**YOUR TASK**
Copy the data below exactly.
◇ ◇ ◇ ◇
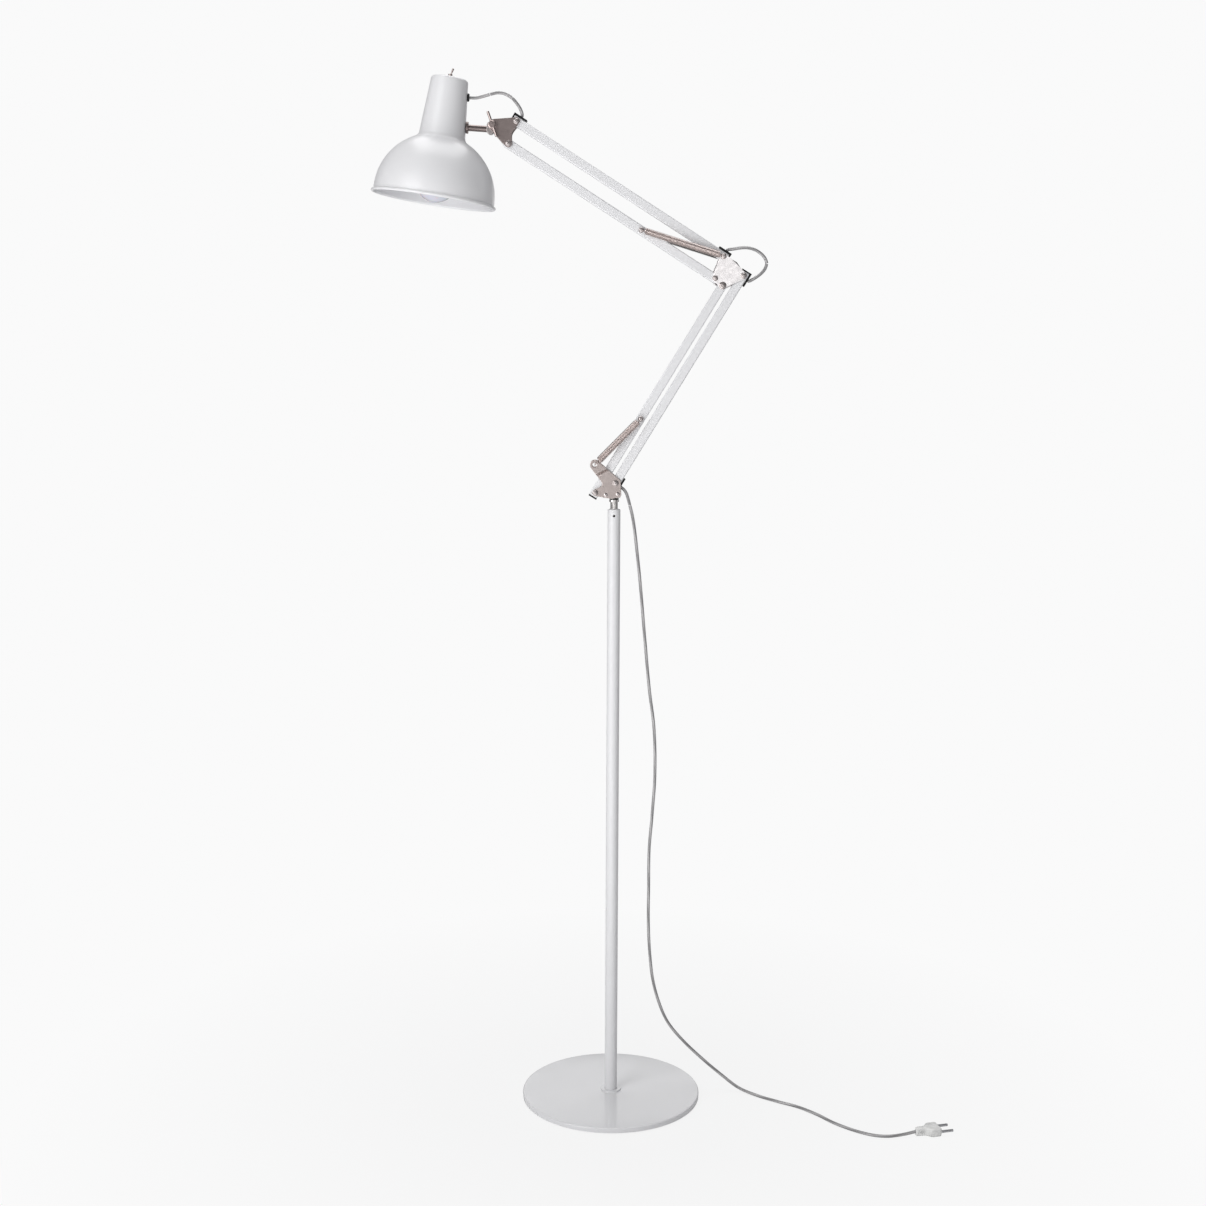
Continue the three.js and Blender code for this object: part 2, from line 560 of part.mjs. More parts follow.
function buildHeadBracket() {
  add('head_plate_front', headPlate(-PLATE_OUTER, -PLATE_INNER), NICKEL);
  const nut = towardsFront(rod(5, -PLATE_OUTER - 3.4, -PLATE_OUTER + 0.2, 6))
    .translate(CLAMP[0], 0, CLAMP[1]);
  const rear = join(headPlate(PLATE_INNER, PLATE_OUTER), nut);
  add('head_plate_rear', cut(rear, holeAlongY(...CLAMP, CLAMP_SHANK + 0.3, 16)), NICKEL);
  add('head_screw_top', pivotScrew({ headRadius: 4.4 }), NICKEL, frameAt(HEAD_TOP));
  add('head_screw_bottom', pivotScrew({ headRadius: 4.4 }), NICKEL, frameAt(HEAD_BOTTOM));
  add('clamp_tee', clampTee(), NICKEL, frameAt(CLAMP));
}

// ---------------------------------------------------------------- shade
const NECK_SLOPE = Math.atan2(NECK_LOW_RADIUS - NECK_TOP_RADIUS, NECK_TOP - NECK_START);
const neckRadius = (height) =>
  NECK_LOW_RADIUS - (height - NECK_START) * Math.tan(NECK_SLOPE);
const STEM_DROP = SHADE_TILT - NECK_SLOPE;      // the stem falls this much away from the shade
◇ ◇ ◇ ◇
**SOLUTION TO THE EXERCISE**
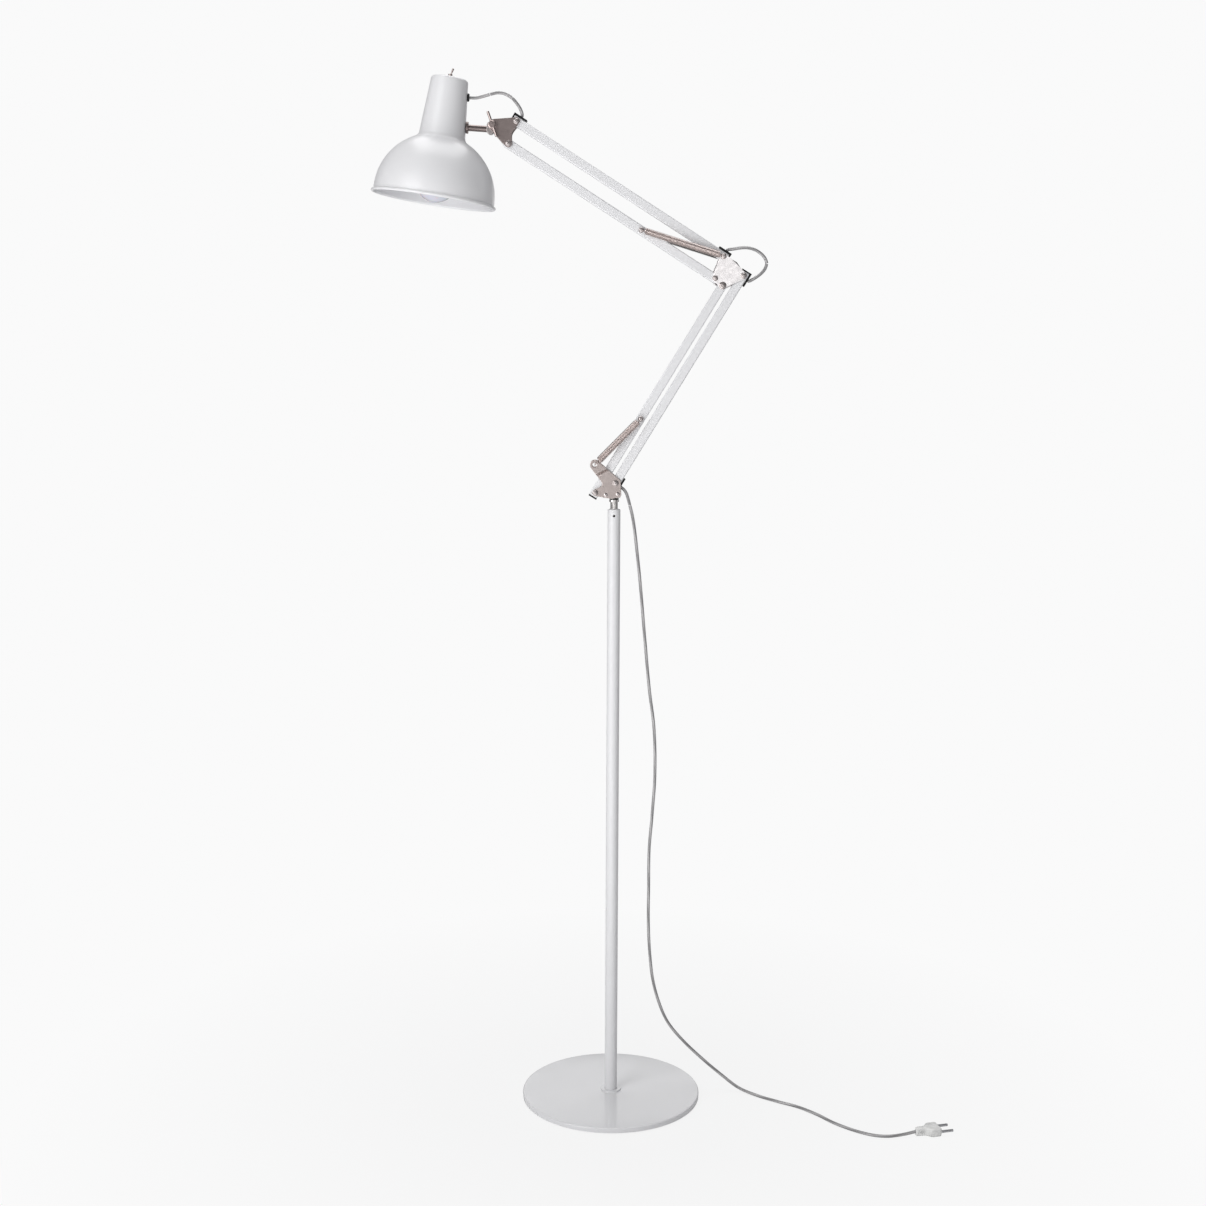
Continue the three.js and Blender code for this object: part 2, from line 560 of part.mjs. More parts follow.
function buildHeadBracket() {
  add('head_plate_front', headPlate(-PLATE_OUTER, -PLATE_INNER), NICKEL);
  const nut = towardsFront(rod(5, -PLATE_OUTER - 3.4, -PLATE_OUTER + 0.2, 6))
    .translate(CLAMP[0], 0, CLAMP[1]);
  const rear = join(headPlate(PLATE_INNER, PLATE_OUTER), nut);
  add('head_plate_rear', cut(rear, holeAlongY(...CLAMP, CLAMP_SHANK + 0.3, 16)), NICKEL);
  add('head_screw_top', pivotScrew({ headRadius: 4.4 }), NICKEL, frameAt(HEAD_TOP));
  add('head_screw_bottom', pivotScrew({ headRadius: 4.4 }), NICKEL, frameAt(HEAD_BOTTOM));
  add('clamp_tee', clampTee(), NICKEL, frameAt(CLAMP));
}

// ---------------------------------------------------------------- shade
const NECK_SLOPE = Math.atan2(NECK_LOW_RADIUS - NECK_TOP_RADIUS, NECK_TOP - NECK_START);
const neckRadius = (height) =>
  NECK_LOW_RADIUS - (height - NECK_START) * Math.tan(NECK_SLOPE);
const STEM_DROP = SHADE_TILT - NECK_SLOPE;      // the stem falls this much away from the shade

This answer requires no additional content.